Mario Draghi il pragmatico, ma anche il visionario. Peccato che la politica italiana non farà tesoro della lezione arrivata questa mattina dal Meeting di Rimini, dove l’ex alunno del Massimo diventato presidente della Bce e oggi oggetto di un corteggiamento bipartisan per il Quirinale o Palazzo Chigi. Un’altra occasione persa, forse, dice a Formiche.net Marco Bentivogli, fino al giugno scorso leader dei metalmeccanici Cisl, tra i sindacalisti meno miopi ai grandi cambiamenti globali in circolazione.
Bentivogli, l’intervento di Draghi questa mattina era molto atteso. Impressioni?
L’ho trovato un intervento molto forte nei contenuti, tradito dal garbo dei toni. Un intervento che ha cercato di trasmettere una visione che oggi manca alla politica italiana.
Quale visione?
Che al di là degli strumenti emergenziali messi, giustamente, in atto finora, Draghi ha invitato a un allargamento del campo d’azione, auspicando la possibilità di ricorrere a interventi straordinari e di ampio respiro con il massimo livello di trasparenza e partecipazione purché ci sia chiarezza di obiettivi. Poi c’è stato un tema più forte degli altri.
Sarebbe?
Il passaggio sulle nuove generazioni. Draghi ha lanciato un siluro contro l’avanzata della nuova povertà educativa, affermando che le politiche di breve periodo altro non sono che un qualcosa finalizzato a incassare un dividendo elettorale ma poi alla fine si scaricano sulle nuove generazioni perché fanno debito senza porre i presupposti per la crescita.
Un passaggio forte Draghi lo ha voluto riservare ai sussidi, che tamponano l’emorragia ma non curano…
Concordo, il Paese ha bisogno di crescita e di ripartenza e di una visione strutturale, una crescita nel rispetto nell’ambiente e della persona, che non mortifichi ambedue le cose.
Bentivogli, da Draghi messaggi forti e non certo banali. Domanda da un milione, la politica ci sentirà o qualcuno farà orecchie da mercante?
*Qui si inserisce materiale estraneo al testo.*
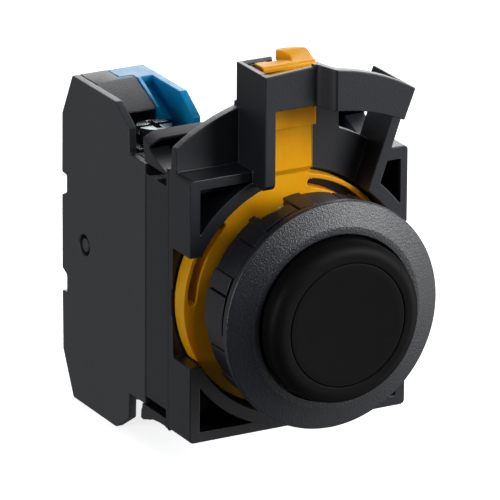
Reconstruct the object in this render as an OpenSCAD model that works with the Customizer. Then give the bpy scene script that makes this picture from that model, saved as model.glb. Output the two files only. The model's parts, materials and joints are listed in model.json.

Ho i miei dubbi. Leggendo il dibattito odierno che oscilla tra le fake news sui migranti untori e sulle querele per Bibbiano, nutro perplessità. Credo che però sia inevitabile affrontare certi problemi. Draghi stesso parla di tre virtù necessarie ad essere gruppo dirigente: coraggio, umiltà e conoscenza. Inoltre afferma di dover decidere sui fatti e non sulle proprie convinzioni con il coraggio di decisioni impegnative e l’umiltà di non ricoprire un ruolo per se stessi.
Un’accusa alla nostra politica?
In parte senza dubbio. Tre virtù che sono tre colpi alla politica, che vive nel ricatto del breve termine. Sono tre virtù che negli ultimi decenni sono mancate. E il quadro non sembra migliorare.